Terms aggregations let you figure out the frequency of each term in your documents. There’s the terms aggregation, which you’ve seen a couple of times already, that gives you back the number of times each term appears. It’s useful for figuring out things like frequent posters on a blog or popular tags. There’s also the significant_terms aggregation, which gives you back the difference between the occurrence of a term in the whole index and its occurrence in your query results. This is useful for suggesting terms that are significant for the search context, like “elasticsearch” would be for the context of “search engine.”

Range aggregations create buckets based on how documents fall into which numerical, date, or IP address range. This is useful when analyzing data where the user has fixed expectations. For example, if someone is searching for a laptop in an online shop, you know the price ranges that are most popular.

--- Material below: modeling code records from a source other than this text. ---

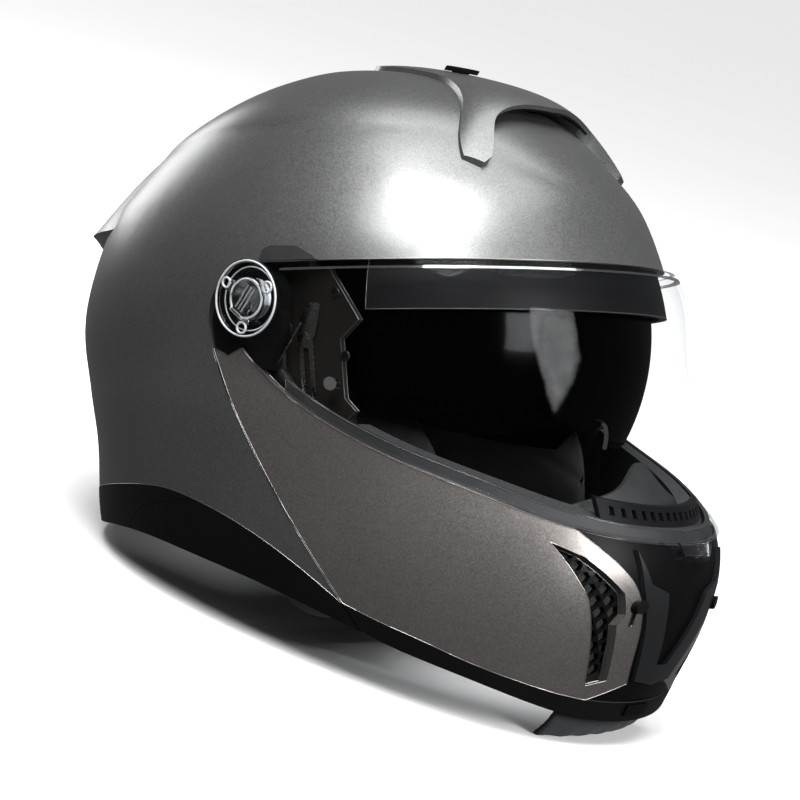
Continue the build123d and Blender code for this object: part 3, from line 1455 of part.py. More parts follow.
tint_knob = left_bar(
    tint_slider_length, tint_slider_height, 0.0, -tint_slider_proud, -tint_slider_clear)
stem_start = (tint_slider_length - tint_stem_length) / 2
tint_stem = left_bar(
    tint_stem_length, tint_stem_height, stem_start, -tint_slider_clear - seam, tint_stem_depth)
slot_room = seam - fit
tint_slot = left_bar(
    tint_stem_length + tint_slider_travel + slot_room * 2, tint_stem_height + fit * 2,
    stem_start - slot_room, -tint_slider_proud, tint_slot_depth)
with BuildPart() as sun_visor_slider:
    add(tint_knob)
    add(tint_stem)
finish(sun_visor_slider, "sun_visor_slider")
with BuildPart() as trim_slotted:
    add(pieces["side_trim_left"])
    add(tint_slot, mode=Mode.SUBTRACT)
finish(trim_slotted, "side_trim_left")

# The helmet leans back at rest, on its chin curtain and rear trim, over the origin
lean = degrees(atan2(rest_rear[1] - rest_front[1], rest_rear[0] - rest_front[0]))
leant = Rot(-lean, 0, 0)
rest_height = cos(radians(lean)) * rest_front[1] - sin(radians(lean)) * rest_front[0]
front_most = (leant * pieces["chin_vent_fins"]).bounding_box().min.Y
rear_most = (leant * pieces["outer_shell"]).bounding_box().max.Y
placing = Pos(0, -(front_most + rear_most) / 2, -rest_height) * leant
os.makedirs("parts", exist_ok=True)
for name, piece in pieces.items():
    placed = placing * piece
    placed.label = name
    export_step(placed, "parts/" + name + ".step")
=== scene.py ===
import json
import logging
import math
from collections.abc import Callable, Iterator
from contextlib import contextmanager
from dataclasses import dataclass
from enum import Enum

import bpy
import numpy as np
from mathutils import Matrix, Vector

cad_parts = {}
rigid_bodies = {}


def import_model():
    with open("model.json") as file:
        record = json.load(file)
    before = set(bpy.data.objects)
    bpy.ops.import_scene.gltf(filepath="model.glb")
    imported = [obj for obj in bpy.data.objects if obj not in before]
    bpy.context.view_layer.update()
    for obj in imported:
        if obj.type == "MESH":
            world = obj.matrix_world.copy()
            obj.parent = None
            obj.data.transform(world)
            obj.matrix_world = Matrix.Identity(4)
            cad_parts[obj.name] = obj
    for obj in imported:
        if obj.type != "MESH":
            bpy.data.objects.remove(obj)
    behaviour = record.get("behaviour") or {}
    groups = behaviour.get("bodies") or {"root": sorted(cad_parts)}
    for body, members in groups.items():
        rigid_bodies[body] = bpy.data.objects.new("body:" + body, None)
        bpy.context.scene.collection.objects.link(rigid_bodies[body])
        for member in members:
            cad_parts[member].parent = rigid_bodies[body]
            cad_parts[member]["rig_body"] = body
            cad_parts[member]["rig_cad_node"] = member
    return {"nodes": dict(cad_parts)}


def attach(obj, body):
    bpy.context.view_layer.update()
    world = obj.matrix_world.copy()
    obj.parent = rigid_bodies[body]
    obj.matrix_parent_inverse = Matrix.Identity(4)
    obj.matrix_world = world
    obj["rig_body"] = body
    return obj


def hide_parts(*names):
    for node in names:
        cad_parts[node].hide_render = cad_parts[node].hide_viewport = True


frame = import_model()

Pair = tuple[float, float]
Triple = tuple[float, float, float]
Piece = bpy.types.Object
Material = bpy.types.Material

log = logging.getLogger("helmet")
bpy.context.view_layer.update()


# Stance
@dataclass(frozen=True)
class Stance:
    """How the helmet's worn position leans back onto the table, in millimetres."""

    front_rest: Pair = (-116.0, -205.9)
    rear_rest: Pair = (165.0, -102.4)
    shift: float = 11.57

    @property
    def lean(self) -> float:
        """The angle in radians by which the helmet leans back."""
        rise = self.rear_rest[1] - self.front_rest[1]
        return math.atan2(rise, self.rear_rest[0] - self.front_rest[0])

    @property
    def height(self) -> float:
        """The height in millimetres of the ears' level over the table."""
        turned = math.cos(self.lean) * self.front_rest[1] - math.sin(self.lean) * self.front_rest[0]
        return -turned

    @property
    def matrix(self) -> Matrix:
        """The placing of worn positions in metres in the row frame."""
        move = Matrix.Translation((0.0, self.shift / 1000, self.height / 1000))
        return move @ Matrix.Rotation(-self.lean, 4, "X")

    def at(self, across: float, along: float, up: float) -> Vector:
        """Places a worn point.

        Args:
            across: millimetres to the wearer's left.
            along: millimetres towards the back of the head.
            up: millimetres above the ears' level.

        Returns:
            The point in the row frame, in metres.
        """
        return self.matrix @ (Vector((across, along, up)) / 1000)

    def way(self, across: float, along: float, up: float) -> Vector:
        """Turns a worn direction into the row frame."""
        return self.matrix.to_3x3() @ Vector((across, along, up))


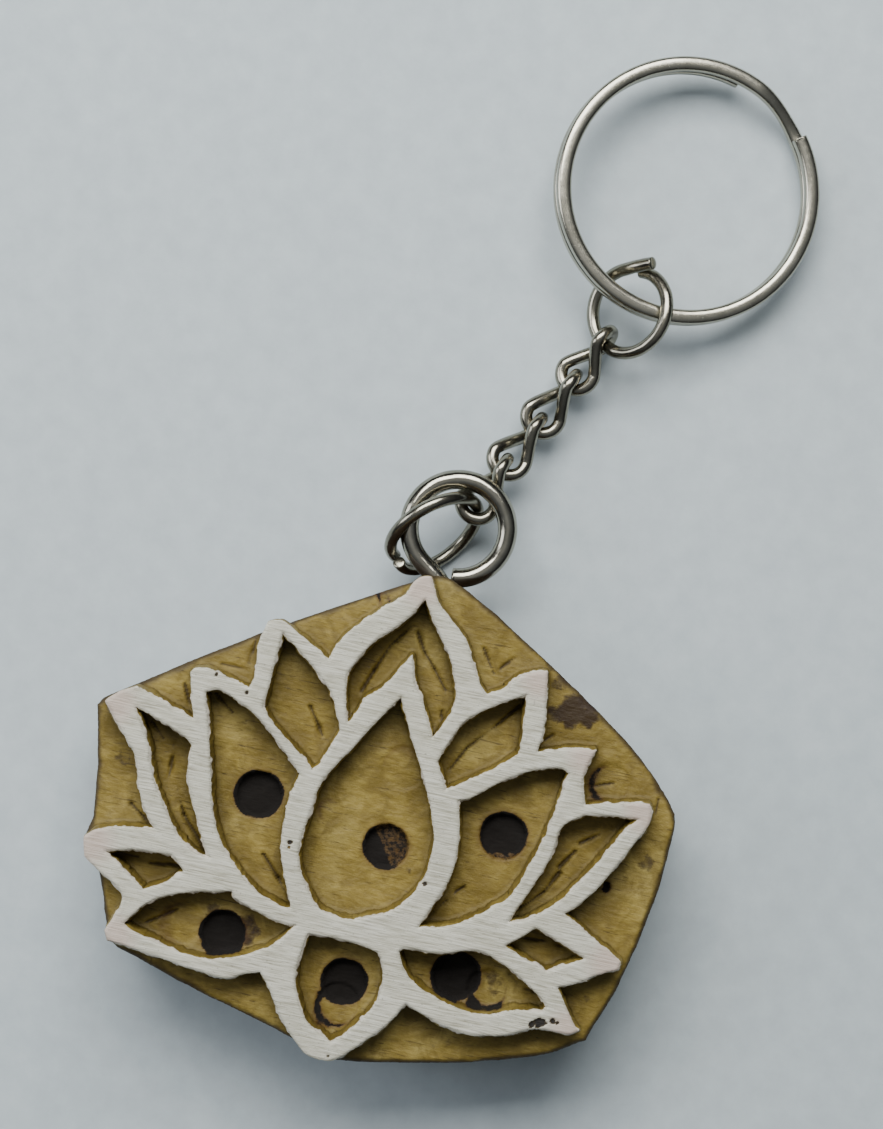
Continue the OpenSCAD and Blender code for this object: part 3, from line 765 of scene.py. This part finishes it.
def sweep(name, line, reference, section, material, closed=False, swell=None, ends=((0.0, 1.0),),
          dents=0.012, seed=0):
    # section carried along the line: its second axis lies along `reference`, less its part along the line,
    # and its first is second x direction.
    # ends: (how far past the end, size) of each finishing ring, last one closed with a fan
    direction = np.gradient(line, axis=0)
    if closed:
        direction = np.roll(line, -1, 0) - np.roll(line, 1, 0)
    direction = unit(direction)
    second = unit(reference - (reference * direction).sum(1)[:, None] * direction)
    first = np.cross(second, direction)
    scale = np.ones(len(line)) if swell is None else swell
    if not closed:
        pre = [(line[0] - direction[0] * d, first[0], second[0], s * scale[0]) for d, s in reversed(ends)]
        post = [(line[-1] + direction[-1] * d, first[-1], second[-1], s * scale[-1]) for d, s in ends]
        line = np.concatenate([[p[0] for p in pre], line, [p[0] for p in post]])
        first = np.concatenate([[p[1] for p in pre], first, [p[1] for p in post]])
        second = np.concatenate([[p[2] for p in pre], second, [p[2] for p in post]])
        scale = np.concatenate([[p[3] for p in pre], scale, [p[3] for p in post]])
    n, k = len(line), len(section)
    ring = section[None] * scale[:, None, None]
    verts = line[:, None] + ring[:, :, 0:1] * first[:, None] + ring[:, :, 1:2] * second[:, None]
    # tumbled wire is never quite even
    flow = np.arange(n)[:, None] * 0.11 + np.zeros((1, k))
    around = np.cos(np.arange(k) / k * 2 * math.pi)[None] * 1.5 + np.zeros((n, 1))
    bump = 1 + dents * layeredNoise(flow + seed * 13.7, around, 1.0, 200 + seed)
    if closed:
        fade = np.minimum(np.arange(n), np.arange(n)[::-1]) / 20.0
        bump = 1 + (bump - 1) * np.clip(fade, 0, 1)[:, None]
    verts = line[:, None] + (verts - line[:, None]) * bump[:, :, None]
    verts = verts.reshape(-1, 3)
    i = np.arange(n if closed else n - 1)
    a, b = i[:, None] * k + np.arange(k), ((i + 1) % n)[:, None] * k + np.arange(k)
    quads = np.stack([a, np.roll(a, -1, 1), np.roll(b, -1, 1), b], -1).reshape(-1, 4)
    tris = None
    if not closed:
        verts = np.concatenate([verts, line[:1], line[-1:]])
        s = np.arange(k)
        t = np.roll(s, -1)
        last = (n - 1) * k
        tris = np.concatenate([np.stack([t, s, np.full(k, n * k)], 1),
                               np.stack([s + last, t + last, np.full(k, n * k + 1)], 1)])
    return meshObject(name, verts, tris, material, True, None, quads)


def arc(radius, start, stop, count, centre=(0, 0, 0)):
    # centre + (radius cos a, radius sin a, 0), a from start to stop in degrees
    a = np.radians(np.linspace(start, stop, count))
    return np.stack([radius * np.cos(a), radius * np.sin(a), 0 * a], 1) + np.array(centre)


def easyCurve(a, da, b, db, count, pull=0.4):
    # cubic curve that leaves a along da and reaches b along db
    s = np.linspace(0, 1, count)[:, None]
    reach = np.linalg.norm(b - a) * pull
    return ((1 - s) ** 3 * a + 3 * (1 - s) ** 2 * s * (a + da * reach)
            + 3 * (1 - s) * s * s * (b - db * reach) + s ** 3 * b)


# What a user would change about the wire pieces. Lengths in millimetres.
wires = {
    "linkWire": 1.2, "flatRadius": 1.6, "pinRadius": 1.42, "linkLength": 4.99,
    "jumpWire": 1.2, "eyeWire": 1.8, "eyeRadius": 4.55, "eyeCentre": (0.0, 27.5, 5.5),
    "ringWidth": 1.4, "coil": 1.25, "coilGap": 0.03, "ringRadius": 11.8,
}


def chainLink(name, at, turn, seed):
    # a quarter-turn twisted oval: flat bend, leg, upright bend, leg; a leg leaves each bend along its end
    flat, pin = wires["flatRadius"], wires["pinRadius"]
    far = wires["linkLength"] - pin
    bendStart, bendStop = 98, 292
    bendCount, hookCount, legCount = 60, 44, 34
    bend = arc(flat, bendStart, bendStop, bendCount)
    upright = arc(pin, 90, -90, hookCount)
    hook = np.stack([far + upright[:, 0], 0 * upright[:, 0], upright[:, 1]], 1)
    out, back = np.radians(bendStop + 90), np.radians(bendStart - 90)
    leaveFlat = np.array([math.cos(out), math.sin(out), 0])
    reachFlat = np.array([-math.cos(back), -math.sin(back), 0])
    along = np.array([1.0, 0, 0])
    upper = easyCurve(bend[-1], leaveFlat, hook[0], along, legCount, 0.15)[1:-1]
    lower = easyCurve(hook[-1], -along, bend[0], reachFlat, legCount, 0.15)[1:-1]
    line = np.concatenate([bend, upper, hook, lower])
    # reference turns from straight up on the flat bend to sideways on the upright one
    lean = np.radians(np.concatenate([
        np.zeros(bendCount), np.linspace(0, 90, legCount)[1:-1],
        np.full(hookCount, 90), np.linspace(90, 0, legCount)[1:-1]]))
    reference = np.stack([0 * lean, np.sin(lean), np.cos(lean)], 1)
    line, reference = turned(line, at, turn), turned(reference, (0, 0, 0), turn)
    section = roundSection(wires["linkWire"] / 2, 24)
    return sweep(name, line, reference, section, wireMaterial, True, dents=0.02, seed=seed)


def jumpRing(name, radius, overlap, lean, splayRadius, splay, at, turn, seed):
    # ring cut and closed by hand: height is (radius + x) sin(lean) on one half, minus that on the other;
    # splay is how far, in degrees, the upper half's end runs on along a wider arc past the cut
    upper = arc(radius, 180, overlap, 110)
    if splay:
        tip = arc(splayRadius, 0, -splay, 16, (radius - splayRadius, 0, 0))[1:]
        upper = np.concatenate([upper, turned(tip, (0, 0, 0), (0, 0, overlap))])
    lower = arc(radius, 180, 360, 110)
    halves = []
    for half, sign in ((upper, -1), (lower, 1)):
        halves.append(turned(half + (radius, 0, 0), (0, 0, 0), (0, sign * lean, 0)) - (radius, 0, 0))
    line = np.concatenate([halves[0][::-1], halves[1][1:]])
    line = resample(line, 240)
    reference = np.tile([0.0, 0.0, 1.0], (len(line), 1))
    swell = np.ones(len(line))
    swell[:14] = swell[-14:] = 0.985
    line, reference = turned(line, at, turn), turned(reference, (0, 0, 0), turn)
    # side cutters leave a slightly pinched, nearly flat end
    return sweep(name, line, reference, roundSection(wires["jumpWire"] / 2, 28), wireMaterial, False, swell,
                 ((0.0, 1.0), (0.05, 0.97), (0.085, 0.86), (0.10, 0.5), (0.105, 0.02)), 0.02, seed)


def screwEye(name):
    # loop, then the wire crosses back under its own end and bends into the shank
    c = np.array(wires["eyeCentre"])
    loopStop = 214
    loop = arc(wires["eyeRadius"], -84, loopStop, 200, c)
    leave = math.radians(loopStop + 90)
    leaveLoop = np.array([math.cos(leave), math.sin(leave), 0])
    foot = np.array([0.0, 20.6, c[2]])
    inward = np.array([0.0, -1.0, 0])
    neck = easyCurve(loop[-1], leaveLoop, foot, inward, 50, 0.42)[1:]
    shank = foot + np.linspace(0, 7, 20)[1:, None] * inward
    line = resample(np.concatenate([loop, neck, shank]), 300)
    reference = np.tile([0.0, 0.0, 1.0], (len(line), 1))
    return sweep(name, line, reference, roundSection(wires["eyeWire"] / 2, 36), eyeMaterial, False, None,
                 ((0.0, 1.0), (0.07, 0.98), (0.13, 0.90), (0.17, 0.74), (0.19, 0.4), (0.195, 0.02)), 0.01, 5)


def splitRing(name, at, turn):
    # one flattened wire wound twice: upper coil, a short slope between 68.4 and 37.5 degrees, lower coil
    slopeTop, slopeFoot = 68.4, 37.5
    step = wires["coil"] + wires["coilGap"]
    a = np.linspace(slopeFoot + 360, slopeFoot - 321, 1100)
    fall = softStep((slopeTop - a) / (slopeTop - slopeFoot))
    r = wires["ringRadius"] + 0.02 * np.sin(np.radians(a) * 1.5)
    line = np.stack([r * np.cos(np.radians(a)), r * np.sin(np.radians(a)), step * (0.5 - fall)], 1)
    reference = np.tile([0.0, 0.0, 1.0], (len(line), 1))
    # the wire is pressed narrower where it steps down
    swell = 1 - 0.13 * np.exp(-((a - 50) / 13) ** 2)
    line, reference = turned(line, at, turn), turned(reference, (0, 0, 0), turn)
    section = flatSection(wires["ringWidth"], wires["coil"], 0.33)
    return sweep(name, line, reference, section, ringMaterial, False, swell,
                 ((0.0, 1.0), (0.05, 0.985), (0.08, 0.93), (0.095, 0.8), (0.10, 0.02)), 0.006, 9)


print("wire")
# where each piece lies: place in millimetres, then turns about X, Y and Z in degrees
pieces = {
    "screw_eye": screwEye("screwEye"),
    "lower_jump_ring": jumpRing(
        "lowerJumpRing", 4.47, -12, 4.3, 6, 0, (-2.0, 26.83, 3.89), (-62.33, 7.22, -129.96), 11),
    "chain_link_1": chainLink("chainLink1", (7.92, 44.09, 2.08), (-17.45, -5.23, 63.3), 21),
    "chain_link_2": chainLink("chainLink2", (5.6, 39.48, 1.97), (0, 0, 63.3), 22),
    "chain_link_3": chainLink("chainLink3", (3.31, 34.93, 2.71), (0, 11.9, 63.3), 23),
    "chain_link_4": chainLink("chainLink4", (1.27, 30.29, 3.7), (0, 10.8, 67.5), 24),
    "upper_jump_ring": jumpRing(
        "upperJumpRing", 3.915, 20, 4.6, 30, 6.6, (11.35, 50.57, 3.71), (-38.67, 0.09, 90.39), 12),
    "split_ring": splitRing("splitRing", (14.3, 62.7, 3.07), (-2.92, 7.52, -0.38)),
}
bodies = {
    "screw_eye": "stamp", "lower_jump_ring": "ring_a", "chain_link_1": "link_1", "chain_link_2": "link_2",
    "chain_link_3": "link_3", "chain_link_4": "link_4", "upper_jump_ring": "ring_b",
    "split_ring": "key_ring_body"}
for node, piece in pieces.items():
    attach(piece, bodies[node])
    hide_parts(node)


def paperFloor(name):
    # pale cool-grey matt card with a faint fibre mottle
    m, t = newMaterial(name)
    plain = placed(t, (1, 1, 1))
    mottle = noiseNode(t, plain, 2.2, 6.0, 0.6)
    colour = ramp(t, mottle, [(0.3, "#B4BFC4"), (0.7, "#BFCACE")])
    bump = bumped(t, (noiseNode(t, plain, 0.6, 4.0), 0), 0.03, 0.3)
    shader = addNode(t, "ShaderNodeBsdfPrincipled", {"Roughness": 0.75, "Specular IOR Level": 0.3},
                     {"Base Color": (colour, 0), "Normal": (bump, 0)})
    finishMaterial(t, shader)
    return m


# the table lies just below the lower jump ring, the lowest piece
tableHalf, tableZ = 2500.0, -0.6
corners = np.array([[-tableHalf, -tableHalf, tableZ], [tableHalf, -tableHalf, tableZ],
                    [tableHalf, tableHalf, tableZ], [-tableHalf, tableHalf, tableZ]])
card = paperFloor("Matt card, pale grey")
floor = meshObject("floor", corners, None, card, False, None, np.array([[0, 1, 2, 3]]))


def areaLight(name, at, aim, width, height, power, colour):
    # rectangle of light at `at`, facing `aim`; lengths in millimetres, power in watts
    data = bpy.data.lights.new(name, "AREA")
    data.shape = "RECTANGLE"
    data.size, data.size_y = width * mm, height * mm
    data.energy = power
    data.color = linearRgb(colour)[:3]
    o = bpy.data.objects.new(name, data)
    at, aim = np.array(at, float) * mm, np.array(aim, float) * mm
    o.location = at
    o.rotation_euler = Vector(aim - at).to_track_quat("-Z", "Y").to_euler()
    bpy.context.scene.collection.objects.link(o)


areaLight("skylight", (-80, 290, 370), (0, 40, 0), 420, 260, 3.75, "#FDFDFA")
areaLight("windowLeft", (-420, 40, 260), (0, 20, 0), 200, 300, 0.9, "#F4F8FF")
# a dim room: dark near the horizon, paler overhead
world = bpy.data.worlds.new("room")
world.use_nodes = True
sky = world.node_tree
where = addNode(sky, "ShaderNodeTexCoord")
height = addNode(sky, "ShaderNodeSeparateXYZ", None, {"Vector": (where, "Generated")})
tone = ramp(sky, height, [(0.0, "#3C3F42"), (0.12, "#3C3F42"), (0.4, "#53565A"),
                          (0.75, "#989DA2"), (0.92, "#B4BABF"), (1.0, "#EEF1F4")], out="Z")
sky.links.new(tone.outputs[0], sky.nodes["Background"].inputs[0])
sky.nodes["Background"].inputs[1].default_value = 0.5
bpy.context.scene.world = world

camera = bpy.data.objects.new("camera", bpy.data.cameras.new("camera"))
camera.data.lens = 87.9
camera.data.clip_start, camera.data.clip_end = 0.01, 5.0
camera.location = (-0.84 * mm, 23.94 * mm, 260 * mm)
camera.rotation_euler = (0, 0, math.radians(12))
bpy.context.scene.collection.objects.link(camera)
bpy.context.scene.camera = camera

print("finish")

Histogram aggregations, either numerical or date, are similar to range aggregations, but instead of requiring you to define each range, you have to define an interval, and Elasticsearch will build buckets based on that interval. This is useful when you don’t know where the user is likely to look.

For example, you could show a chart of how many events occur each month.

Nested, reverse nested, and children aggregations allow you to perform aggregations across document relationships. We’ll discuss them in chapter 8 when we talk about nested and parent-child relations.

Geo distance and geohash grid aggregations allow you to create buckets based on geolocation. We’ll show them in appendix A, which is focused on geo search.

Figure 7.5 shows an overview of the types of multi-bucket aggregations we’ll discuss here.

Figure 7.5. Major types of multi-bucket aggregations

Next, let’s zoom into each of these multi-bucket aggregations and see how you can use them.

7.3.1. Terms aggregations

We first looked at the terms aggregation in section 7.1 as an example of how all aggregations work. The typical use case is to get the top frequent X, where X would be a field in your document, like the name of a user, a tag, or a category. Because the terms aggregation counts every term and not every field value, you’ll normally run this aggregation on a non-analyzed field, because you want “big data” to be counted once and not once for “big” and once for “data.”

You could use the terms aggregation to extract the most frequent terms from an analyzed field, like the description of an event. You can use this information to generate a word cloud, like the one in figure 7.6. Just make sure you have enough memory for loading all the fields in memory if you have many documents or the documents contain many terms.

Figure 7.6. A terms aggregation can be used to get term frequencies and generate a word cloud.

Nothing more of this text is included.